役員は、施設勤務や、デイサービス、在宅訪問、社協勤務などさまざま。毎月一回の理事会を通し、お互いの状況や希望、要望などを出し合い、検討を重ね研修会や講演会などへとつなげていく。年四回発行される「かいごのたより」では、そうした活動内容を写真入りで紹介し、会員の喚起を促す。
これまで行われた研修会では、武道のコツを取り入れた介助法を実践して全国的に活動を展開する青山幸広さんを招き、基本動作から、スーパートランス(移乗介助)まで内容の濃い実践法を学んだ。介護の職業病ともいわれる腰痛を避けるために研修後は、受講した会員を中心に毎月一回「介護技術フォローアップ勉強会」も行われている。
副会長で、事務局もあずかる下地善一さん(市社会福祉協議会平良支所勤務)は「それぞれの事業所の中で悩んでいる介護従事者も多いと思う。職場をこえて、みんなで情報交換し介護の向上につなげていけたらと思う。もっと楽しく仕事ができるための会だと思っているので、多くの市民に参加してほしい」と、入会を呼びかける。
福祉のエキスパート「今後、高齢者・障害者施設の充実を」
身体障害者厚生援護施設 青潮園施設長 下地徹さん
現在、宮古の福祉施設は、特別養護老人ホームの宮古厚生園(養護老人ホーム)、みやこの里、下地長生園、伊良部の松風園、それに、老人介護保健施設の栄寿園、悠悠、療養型の更竹、池村内科・小児科、城辺中央クリニック、真喜屋精神病院など合わせて五百四十床、また、身体障害者厚生援護施設・青潮園、知的障害者更生援護施設・ふれあいの里、あけぼの学園などで百十床があり、宮古の在床は合わせて六百五十床。そこはすでに満杯で、待機高齢者が百人以上いると推定される。県全体では三千人ともいわれている。
六百人以上の高齢者が施設にいるということは、介護に従事する者が三百人は必要とされるが、現状はおそらくそれを満たしていないと思う。介護福祉士もなり手が少なくて、宮古の福祉の現場は、二級ヘルパーの免許を持っている人たちが最低条件としてカバーしている状況だ。

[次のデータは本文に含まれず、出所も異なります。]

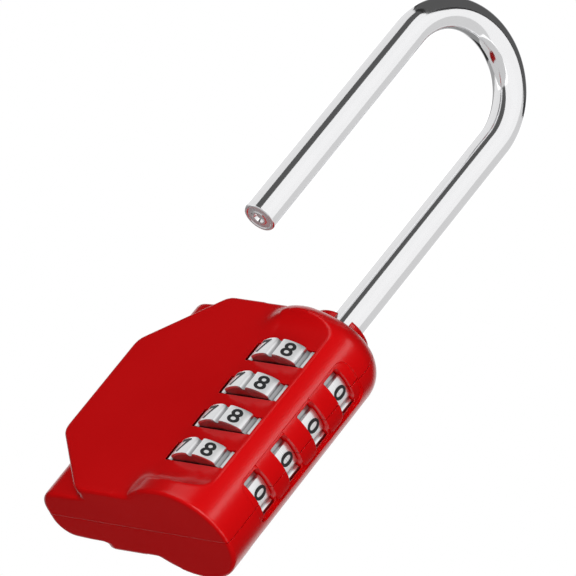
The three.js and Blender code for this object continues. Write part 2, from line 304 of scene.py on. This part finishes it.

いま国も、看護師や介護士のなり手が少なく、外国から人材を招き養成するという施策を取り入れ始めた。こうした福祉の現場に行政が関わってまとめてくれると助かるが、今のところ、制度だけがコロコロ変わって、一般の人にはついていけない状況をつくっている。後期高齢者の問題も説明不足でいきなり感が国民を怒らせている。私としては、消費税を目的税化して将来の展望を図るべきだと考える。
宮古は、六十五歳の高齢者が毎年三百五十人ずつ増えている。これから独り暮らしや夫婦二人暮らしの高齢者が増えることは明らか。今でも施設が足りないのに五年後には、大変なことになる。今後、高齢者施設の充実強化が望まれる。